--- Begin ---

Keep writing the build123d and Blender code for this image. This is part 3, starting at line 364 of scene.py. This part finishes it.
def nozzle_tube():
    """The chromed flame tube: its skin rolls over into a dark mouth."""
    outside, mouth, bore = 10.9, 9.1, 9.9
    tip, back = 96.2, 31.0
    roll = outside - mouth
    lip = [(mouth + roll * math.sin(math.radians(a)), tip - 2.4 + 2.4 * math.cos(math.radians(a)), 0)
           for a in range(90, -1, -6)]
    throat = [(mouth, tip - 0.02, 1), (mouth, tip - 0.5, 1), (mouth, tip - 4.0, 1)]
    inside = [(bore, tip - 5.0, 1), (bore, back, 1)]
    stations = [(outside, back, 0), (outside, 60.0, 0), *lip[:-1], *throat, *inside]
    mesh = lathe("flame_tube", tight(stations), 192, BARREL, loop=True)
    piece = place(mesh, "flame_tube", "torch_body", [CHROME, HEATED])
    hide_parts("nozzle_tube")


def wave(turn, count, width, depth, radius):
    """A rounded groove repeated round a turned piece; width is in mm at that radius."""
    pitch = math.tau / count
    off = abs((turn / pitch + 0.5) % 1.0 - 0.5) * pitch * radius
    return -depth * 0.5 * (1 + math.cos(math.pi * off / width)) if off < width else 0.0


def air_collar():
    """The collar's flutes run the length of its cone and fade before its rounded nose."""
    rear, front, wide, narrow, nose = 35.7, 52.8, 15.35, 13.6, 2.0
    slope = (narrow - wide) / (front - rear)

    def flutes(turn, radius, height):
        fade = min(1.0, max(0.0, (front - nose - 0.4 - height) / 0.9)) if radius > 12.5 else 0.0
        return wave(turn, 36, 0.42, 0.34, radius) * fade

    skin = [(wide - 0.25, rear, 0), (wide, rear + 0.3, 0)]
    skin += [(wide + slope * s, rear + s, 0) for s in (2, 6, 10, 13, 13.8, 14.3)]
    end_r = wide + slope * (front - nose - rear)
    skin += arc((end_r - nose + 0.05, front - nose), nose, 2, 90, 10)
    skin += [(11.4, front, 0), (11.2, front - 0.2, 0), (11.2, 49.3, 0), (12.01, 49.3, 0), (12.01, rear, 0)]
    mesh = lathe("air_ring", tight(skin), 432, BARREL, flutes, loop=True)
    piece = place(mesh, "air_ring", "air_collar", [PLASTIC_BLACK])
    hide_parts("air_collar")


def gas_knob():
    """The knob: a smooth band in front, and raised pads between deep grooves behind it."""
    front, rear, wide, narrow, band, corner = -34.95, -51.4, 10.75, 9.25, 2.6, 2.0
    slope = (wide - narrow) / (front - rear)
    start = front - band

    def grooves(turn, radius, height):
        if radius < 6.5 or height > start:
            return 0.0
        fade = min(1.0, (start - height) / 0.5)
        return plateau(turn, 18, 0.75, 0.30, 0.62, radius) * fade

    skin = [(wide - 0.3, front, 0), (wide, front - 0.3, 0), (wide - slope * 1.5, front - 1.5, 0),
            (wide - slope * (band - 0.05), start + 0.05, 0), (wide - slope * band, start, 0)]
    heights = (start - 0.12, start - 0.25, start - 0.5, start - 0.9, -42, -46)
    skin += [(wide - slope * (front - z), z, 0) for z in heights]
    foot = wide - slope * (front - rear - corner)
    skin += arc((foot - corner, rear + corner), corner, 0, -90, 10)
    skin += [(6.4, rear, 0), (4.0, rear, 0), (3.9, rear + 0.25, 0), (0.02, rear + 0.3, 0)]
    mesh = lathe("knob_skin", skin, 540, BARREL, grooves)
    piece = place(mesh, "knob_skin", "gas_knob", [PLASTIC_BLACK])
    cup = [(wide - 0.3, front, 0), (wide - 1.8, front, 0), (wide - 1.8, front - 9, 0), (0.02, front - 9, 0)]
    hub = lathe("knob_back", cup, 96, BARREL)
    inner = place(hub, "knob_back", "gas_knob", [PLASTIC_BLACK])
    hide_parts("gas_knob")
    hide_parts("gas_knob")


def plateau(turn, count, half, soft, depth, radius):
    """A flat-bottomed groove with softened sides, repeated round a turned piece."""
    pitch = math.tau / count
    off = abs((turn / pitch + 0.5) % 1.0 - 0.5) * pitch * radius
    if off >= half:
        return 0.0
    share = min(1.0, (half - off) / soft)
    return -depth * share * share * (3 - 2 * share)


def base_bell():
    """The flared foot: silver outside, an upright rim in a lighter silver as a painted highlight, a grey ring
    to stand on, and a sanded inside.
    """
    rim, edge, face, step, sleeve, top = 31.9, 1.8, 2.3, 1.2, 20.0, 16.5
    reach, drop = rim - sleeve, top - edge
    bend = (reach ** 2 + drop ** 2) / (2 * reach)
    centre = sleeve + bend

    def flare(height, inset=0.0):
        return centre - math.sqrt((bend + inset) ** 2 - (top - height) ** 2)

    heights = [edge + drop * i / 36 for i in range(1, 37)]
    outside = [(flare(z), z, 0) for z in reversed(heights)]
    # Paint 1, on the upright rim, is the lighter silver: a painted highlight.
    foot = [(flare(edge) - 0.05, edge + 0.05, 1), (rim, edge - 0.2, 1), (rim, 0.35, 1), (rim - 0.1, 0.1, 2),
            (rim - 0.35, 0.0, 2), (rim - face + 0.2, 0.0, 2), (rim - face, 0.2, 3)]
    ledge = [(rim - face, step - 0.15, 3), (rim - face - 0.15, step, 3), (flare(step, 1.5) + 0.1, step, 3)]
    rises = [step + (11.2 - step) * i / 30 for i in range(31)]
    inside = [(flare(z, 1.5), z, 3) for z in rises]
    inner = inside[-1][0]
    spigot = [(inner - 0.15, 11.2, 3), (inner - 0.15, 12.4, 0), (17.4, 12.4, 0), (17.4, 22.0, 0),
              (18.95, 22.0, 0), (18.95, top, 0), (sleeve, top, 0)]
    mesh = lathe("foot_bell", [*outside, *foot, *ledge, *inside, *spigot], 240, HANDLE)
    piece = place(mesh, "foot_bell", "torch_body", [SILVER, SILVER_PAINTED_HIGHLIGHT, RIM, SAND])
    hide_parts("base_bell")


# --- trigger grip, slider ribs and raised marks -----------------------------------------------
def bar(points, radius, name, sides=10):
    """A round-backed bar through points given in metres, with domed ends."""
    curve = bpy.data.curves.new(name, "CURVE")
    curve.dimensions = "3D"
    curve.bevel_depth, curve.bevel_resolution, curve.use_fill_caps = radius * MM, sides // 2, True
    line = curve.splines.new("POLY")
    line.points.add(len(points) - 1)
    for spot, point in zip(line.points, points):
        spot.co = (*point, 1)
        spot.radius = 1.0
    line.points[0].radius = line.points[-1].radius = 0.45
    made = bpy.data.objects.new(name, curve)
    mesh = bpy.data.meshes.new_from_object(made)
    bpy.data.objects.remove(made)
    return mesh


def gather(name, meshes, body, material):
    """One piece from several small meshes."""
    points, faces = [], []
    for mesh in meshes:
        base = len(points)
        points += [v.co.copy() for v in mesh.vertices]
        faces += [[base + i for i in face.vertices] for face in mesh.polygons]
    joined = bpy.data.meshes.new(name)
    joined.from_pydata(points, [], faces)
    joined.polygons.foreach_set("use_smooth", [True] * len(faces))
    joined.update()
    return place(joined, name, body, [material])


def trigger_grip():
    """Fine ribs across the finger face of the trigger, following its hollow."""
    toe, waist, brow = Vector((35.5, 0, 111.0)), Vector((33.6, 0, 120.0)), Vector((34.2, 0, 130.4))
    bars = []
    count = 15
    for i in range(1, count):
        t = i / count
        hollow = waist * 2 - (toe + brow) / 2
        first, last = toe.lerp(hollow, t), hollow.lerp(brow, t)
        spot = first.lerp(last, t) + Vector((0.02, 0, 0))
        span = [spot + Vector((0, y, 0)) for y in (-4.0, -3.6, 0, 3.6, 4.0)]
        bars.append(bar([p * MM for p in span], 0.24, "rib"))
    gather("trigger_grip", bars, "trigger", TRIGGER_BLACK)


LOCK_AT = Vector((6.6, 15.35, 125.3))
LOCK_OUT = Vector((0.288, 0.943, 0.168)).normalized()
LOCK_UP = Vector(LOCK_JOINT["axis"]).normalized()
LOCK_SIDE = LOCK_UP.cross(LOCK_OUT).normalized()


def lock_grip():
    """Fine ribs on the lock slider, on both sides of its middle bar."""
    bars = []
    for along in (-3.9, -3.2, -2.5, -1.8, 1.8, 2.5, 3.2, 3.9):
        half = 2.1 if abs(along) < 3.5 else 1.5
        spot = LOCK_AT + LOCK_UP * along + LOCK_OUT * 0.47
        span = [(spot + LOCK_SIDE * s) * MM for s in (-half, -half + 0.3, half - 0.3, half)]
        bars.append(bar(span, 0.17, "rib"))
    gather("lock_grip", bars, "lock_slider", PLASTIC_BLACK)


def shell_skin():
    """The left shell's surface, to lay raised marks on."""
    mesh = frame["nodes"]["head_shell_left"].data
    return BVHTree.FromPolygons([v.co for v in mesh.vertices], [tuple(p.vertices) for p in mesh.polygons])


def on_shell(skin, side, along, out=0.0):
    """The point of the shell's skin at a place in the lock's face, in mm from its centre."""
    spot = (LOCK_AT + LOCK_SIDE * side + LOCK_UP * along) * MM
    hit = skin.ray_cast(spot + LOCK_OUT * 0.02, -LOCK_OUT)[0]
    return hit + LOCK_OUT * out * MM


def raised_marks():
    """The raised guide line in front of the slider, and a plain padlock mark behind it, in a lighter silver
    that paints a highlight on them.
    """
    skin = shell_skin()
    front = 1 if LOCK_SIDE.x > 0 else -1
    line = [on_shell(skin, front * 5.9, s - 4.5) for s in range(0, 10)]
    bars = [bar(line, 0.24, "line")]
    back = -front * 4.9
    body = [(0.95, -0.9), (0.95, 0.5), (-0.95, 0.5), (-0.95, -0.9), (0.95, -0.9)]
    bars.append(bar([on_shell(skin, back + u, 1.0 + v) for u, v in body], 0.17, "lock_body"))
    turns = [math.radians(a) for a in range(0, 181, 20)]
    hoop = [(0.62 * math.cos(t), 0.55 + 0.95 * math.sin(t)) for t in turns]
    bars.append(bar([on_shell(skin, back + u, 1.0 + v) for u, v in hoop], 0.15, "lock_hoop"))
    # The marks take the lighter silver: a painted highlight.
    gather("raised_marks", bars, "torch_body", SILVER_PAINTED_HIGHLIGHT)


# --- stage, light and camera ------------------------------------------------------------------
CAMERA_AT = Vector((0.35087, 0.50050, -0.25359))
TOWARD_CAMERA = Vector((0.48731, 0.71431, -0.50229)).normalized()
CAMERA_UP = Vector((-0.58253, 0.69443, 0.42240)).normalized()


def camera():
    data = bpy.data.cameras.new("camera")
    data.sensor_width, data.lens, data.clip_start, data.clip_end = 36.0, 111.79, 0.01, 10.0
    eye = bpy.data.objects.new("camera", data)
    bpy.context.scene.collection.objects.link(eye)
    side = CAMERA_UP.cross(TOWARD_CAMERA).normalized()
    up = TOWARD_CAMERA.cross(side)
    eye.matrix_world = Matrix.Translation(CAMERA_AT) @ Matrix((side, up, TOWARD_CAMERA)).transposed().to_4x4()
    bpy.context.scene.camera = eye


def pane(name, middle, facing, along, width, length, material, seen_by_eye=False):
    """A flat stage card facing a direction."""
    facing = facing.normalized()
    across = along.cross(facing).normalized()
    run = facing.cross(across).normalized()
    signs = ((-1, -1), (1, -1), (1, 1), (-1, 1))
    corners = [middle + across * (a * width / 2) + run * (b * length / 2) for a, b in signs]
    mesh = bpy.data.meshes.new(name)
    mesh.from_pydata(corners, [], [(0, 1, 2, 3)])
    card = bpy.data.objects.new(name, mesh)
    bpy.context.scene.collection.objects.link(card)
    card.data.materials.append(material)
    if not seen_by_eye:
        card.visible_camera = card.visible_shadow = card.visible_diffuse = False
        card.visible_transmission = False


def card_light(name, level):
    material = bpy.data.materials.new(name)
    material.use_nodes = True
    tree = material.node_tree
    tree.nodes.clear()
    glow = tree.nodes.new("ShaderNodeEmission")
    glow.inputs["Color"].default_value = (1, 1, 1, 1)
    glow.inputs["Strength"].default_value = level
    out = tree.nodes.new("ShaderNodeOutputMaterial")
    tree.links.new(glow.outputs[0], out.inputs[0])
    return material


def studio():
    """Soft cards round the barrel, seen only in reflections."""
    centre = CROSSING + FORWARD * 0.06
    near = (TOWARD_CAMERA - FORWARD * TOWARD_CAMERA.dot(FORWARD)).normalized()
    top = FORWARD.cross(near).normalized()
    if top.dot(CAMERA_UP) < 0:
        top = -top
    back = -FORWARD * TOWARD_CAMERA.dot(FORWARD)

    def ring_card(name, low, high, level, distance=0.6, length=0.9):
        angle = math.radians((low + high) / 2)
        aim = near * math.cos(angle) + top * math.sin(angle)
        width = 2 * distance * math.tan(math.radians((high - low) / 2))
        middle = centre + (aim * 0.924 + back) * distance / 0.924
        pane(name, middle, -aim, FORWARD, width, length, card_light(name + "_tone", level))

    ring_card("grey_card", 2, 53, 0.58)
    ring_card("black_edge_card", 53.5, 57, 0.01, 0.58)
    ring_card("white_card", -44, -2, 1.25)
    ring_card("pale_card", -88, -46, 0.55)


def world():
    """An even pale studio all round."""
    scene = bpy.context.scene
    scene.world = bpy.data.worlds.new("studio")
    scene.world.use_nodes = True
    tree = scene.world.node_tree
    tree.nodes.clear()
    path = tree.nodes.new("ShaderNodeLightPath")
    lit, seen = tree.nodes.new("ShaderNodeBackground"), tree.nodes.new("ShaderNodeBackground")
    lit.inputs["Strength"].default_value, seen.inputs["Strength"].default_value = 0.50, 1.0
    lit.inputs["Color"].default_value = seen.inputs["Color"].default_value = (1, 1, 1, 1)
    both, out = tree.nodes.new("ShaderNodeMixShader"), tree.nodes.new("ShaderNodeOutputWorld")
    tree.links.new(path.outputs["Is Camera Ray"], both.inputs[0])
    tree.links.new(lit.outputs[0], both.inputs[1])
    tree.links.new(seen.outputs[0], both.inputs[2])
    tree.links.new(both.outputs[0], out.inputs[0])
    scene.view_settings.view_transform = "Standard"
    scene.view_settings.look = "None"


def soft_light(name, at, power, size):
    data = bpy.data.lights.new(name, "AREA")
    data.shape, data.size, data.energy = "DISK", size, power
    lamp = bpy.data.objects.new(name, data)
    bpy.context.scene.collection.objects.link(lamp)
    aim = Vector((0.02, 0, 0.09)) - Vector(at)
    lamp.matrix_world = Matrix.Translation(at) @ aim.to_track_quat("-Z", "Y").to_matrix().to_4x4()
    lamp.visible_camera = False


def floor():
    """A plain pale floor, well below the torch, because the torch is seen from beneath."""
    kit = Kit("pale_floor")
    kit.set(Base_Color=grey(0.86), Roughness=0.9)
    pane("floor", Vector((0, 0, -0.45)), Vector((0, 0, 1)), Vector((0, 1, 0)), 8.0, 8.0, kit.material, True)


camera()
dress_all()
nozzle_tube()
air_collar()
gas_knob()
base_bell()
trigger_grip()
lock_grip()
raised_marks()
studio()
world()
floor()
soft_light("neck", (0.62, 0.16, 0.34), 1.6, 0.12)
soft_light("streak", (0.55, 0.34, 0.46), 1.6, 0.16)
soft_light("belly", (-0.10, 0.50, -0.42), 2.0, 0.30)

--- End ---

> _EXERCISE OBJECTIVE_
Set down each line of the material verbatim, from the first line through the line that contains "return wave(turn, 36, 0.42, 0.34, radius)".

> _SOLUTION TO THIS EXERCISE_
Keep writing the build123d and Blender code for this image. This is part 3, starting at line 364 of scene.py. This part finishes it.
def nozzle_tube():
    """The chromed flame tube: its skin rolls over into a dark mouth."""
    outside, mouth, bore = 10.9, 9.1, 9.9
    tip, back = 96.2, 31.0
    roll = outside - mouth
    lip = [(mouth + roll * math.sin(math.radians(a)), tip - 2.4 + 2.4 * math.cos(math.radians(a)), 0)
           for a in range(90, -1, -6)]
    throat = [(mouth, tip - 0.02, 1), (mouth, tip - 0.5, 1), (mouth, tip - 4.0, 1)]
    inside = [(bore, tip - 5.0, 1), (bore, back, 1)]
    stations = [(outside, back, 0), (outside, 60.0, 0), *lip[:-1], *throat, *inside]
    mesh = lathe("flame_tube", tight(stations), 192, BARREL, loop=True)
    piece = place(mesh, "flame_tube", "torch_body", [CHROME, HEATED])
    hide_parts("nozzle_tube")


def wave(turn, count, width, depth, radius):
    """A rounded groove repeated round a turned piece; width is in mm at that radius."""
    pitch = math.tau / count
    off = abs((turn / pitch + 0.5) % 1.0 - 0.5) * pitch * radius
    return -depth * 0.5 * (1 + math.cos(math.pi * off / width)) if off < width else 0.0


def air_collar():
    """The collar's flutes run the length of its cone and fade before its rounded nose."""
    rear, front, wide, narrow, nose = 35.7, 52.8, 15.35, 13.6, 2.0
    slope = (narrow - wide) / (front - rear)

    def flutes(turn, radius, height):
        fade = min(1.0, max(0.0, (front - nose - 0.4 - height) / 0.9)) if radius > 12.5 else 0.0
        return wave(turn, 36, 0.42, 0.34, radius) * fade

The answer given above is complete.